Our project addresses the problematic time and resources required in developing specific antibodies for use in assays like rapid antigen tests (RAT). During the pandemic, development and manufacture was a bottleneck restricting the effective implementation of RATs. These limitations stemmed from problems upscaling the production of monoclonal antibodies (mAbs) in tests, which requires animal experimentation followed by tedious purification and processing.
The objective of our project is to fundamentally improve the methods used to generate and select for novel nanobodies, which have near limitless potential for implementation in the fields of research and therapeutics. We have successfully designed a procedure (Figure 1(a)) that can produce nanobodies with specific binding to a targeted antigen in a fraction of the time and resources required to produce the same results with conventional (Figure 1(b)) in vivo methods (3-4 months) associated with the isolation of nanobodies from camelied B cell lines (Pardon et al. 2014). This greatly lowers the barrier between this technology and its potential user-bases by reducing the cost of the development.
Our solution utilises DNA shuffling to produce novel nanobodies, which are smaller, more stable, and more easily manufactured compared to mAbs. DNA shuffling involves in vitro random recombination of genes to rapidly generate a large mutant gene library. As a proof of concept, we will shuffle anti-sfGFP nanobodies to produce new nanobodies specific to fuGFP (a highly mutated variant of sfGFP that is not patented). Shuffled nanobodies will be cloned into surface display plasmids expressed in E. coli. Displayed novel nanobodies can bind to fuGFP fused to cellulose binding domains (CBDs) immobilised on a cellulose matrix, allowing them to be isolated for characterisation or further shuffling.
The goal is to create E. coli which presents anti-fuGFP surface nanobodies. We first constructed a plasmid which contains regions coding for anti-sfGFP nanobody expression, along with a complex allowing for surface display of that nanobody. This complex is based on a paper by Salema & Fernández (2017), who successfully made nanobody-presenting E. coli. The binding affinity between anti-sfGFP E. coli and sfGFP can be quantified through fluorescence spectroscopy which is used as a control.
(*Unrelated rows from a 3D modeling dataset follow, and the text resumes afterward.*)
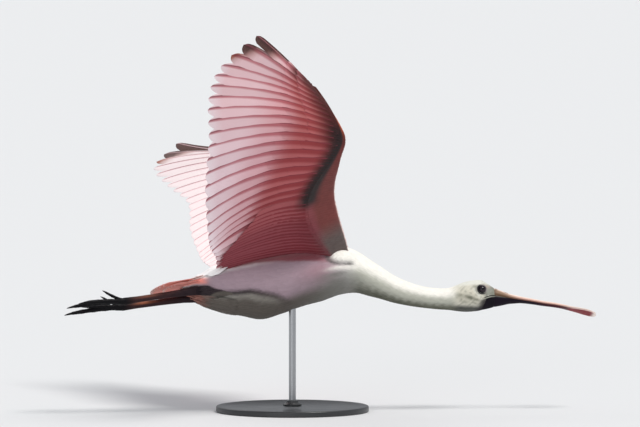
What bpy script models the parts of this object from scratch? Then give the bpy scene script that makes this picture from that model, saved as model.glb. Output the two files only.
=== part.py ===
# Roseate spoonbill in flight on a plain display stand, life size.
# The bird is built level and then banked over the stand. +X runs from tail to bill, +Y to its left
# and +Z to its back. Sizes are in millimetres, and the meshes in metres.

import math

import bmesh
import bpy
import numpy as np
from mathutils import Euler, Matrix, Vector

MM = 0.001
GAP = 0.35  # clearance between touching pieces

# How the bird hangs over the stand
BANK_DEG = -16.0
PITCH_DEG = 2.0
BIRD_PLACE = (14.0, 8.0, 215.0)

# Stand
BASE_RADIUS = 130.0
BASE_THICK = 10.0
BASE_BEVEL = 2.5
ROD_RADIUS = 6.0
BASE_SIDES = 40
ROD_TOP = 186.0  # the rod ends inside the belly
ROD_SIDES = 20
COLLAR_RADIUS = 16.0
COLLAR_HEIGHT = 9.0

# Body sections from tail to head: place along X, centre height, half width, height up and down
TORSO_STATIONS = (
    (-168, -3, 20, 15, 22),
    (-150, -4, 31, 24, 36),
    (-128, -6, 40, 34, 46),
    (-98, -7, 48, 47, 50),
    (-66, -5, 54, 56, 57),
    (-30, 2, 57, 58, 53),
    (6, 13, 57, 53, 50),
    (40, 22, 52, 48, 49),
    (72, 27, 44, 43, 42),
    (100, 24, 34, 36, 36),
)
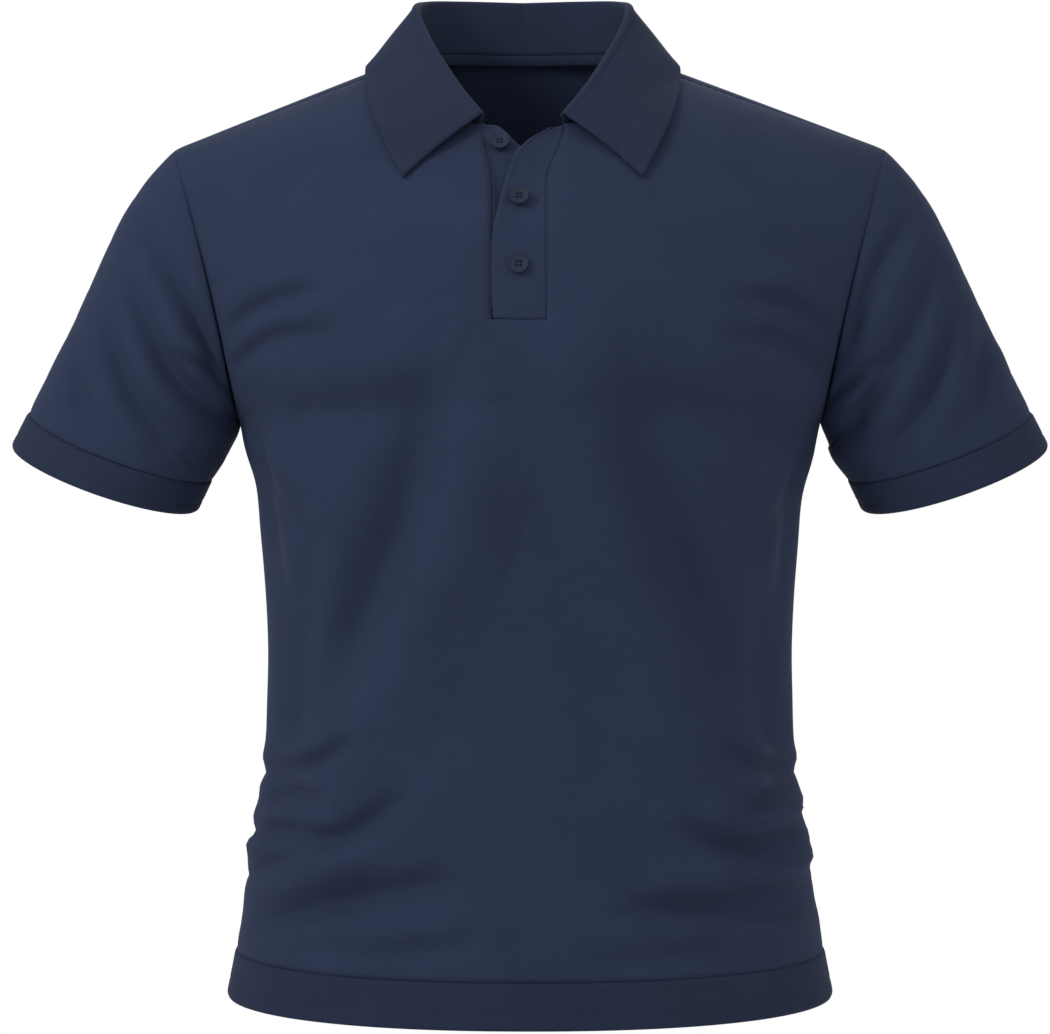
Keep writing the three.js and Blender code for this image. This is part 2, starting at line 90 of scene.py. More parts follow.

The binding of fuGFP and anti-sfGFP E. coli was then tested to compare the affinity of the nanobodies between GFPs.
Anti-GFP plasmid recombinants that are more selective for fuGFP than sfGFP can be created using DNA shuffling techniques, described by Stemmer (1994), to be compiled into a library of shuffled variants. The protocol is divided into 4 main steps: DNAse I fragmentation, PCR with and without primers, product cloning and analysis, and whole plasmid reassembly. In practice, the steps can be performed over multiple cycles to create a library of DNA sequences that qualitatively reports on the recombinants’ efficacy, allowing the selection of the best one for the next cycle (Figure 2).
The output of DNA shuffling is full length sequences of shuffled nanobodies which can be purified and inserted into plasmids. The plasmids can be transformed into E. coli for surface display and isolation with CBD bioprocessing.
CBDs were used in conjunction with E. coli display to isolate functionally active anti-fuGFP nanobodies produced by DNA shuffling of anti-sfGFP nanobodies. This novel approach involves immobilising fuGFP-CBD fusion proteins on a cellulose matrix and binding an E. coli library with surface displayed shuffled sfGFP nanobodies. E. coli that remain bound were eluted for characterisation of the shuffled nanobody gene. They could also be shuffled again to potentially increase its binding.
References
Meyer, A.J., Ellefson, J.W. and Ellington, A.D., 2014. Library generation by gene shuffling. Current protocols in molecular biology, 105(1), pp.15-12.
Pardon, E., Laeremans, T., Triest, S., Rasmussen, S.G.F., Wohlkönig, A., Ruf, A., Muyldermans, S., Hol, W.G.J., Kobilka, B.K., and Steyaert, J., 2014. A general protocol for the generation of Nanobodies for structural biology. Nature Protocols, 9(3), 674–693.
Stemmer, W.P., 1994. Rapid evolution of a protein in vitro by DNA shuffling. Nature, 370(6488), pp.389-391.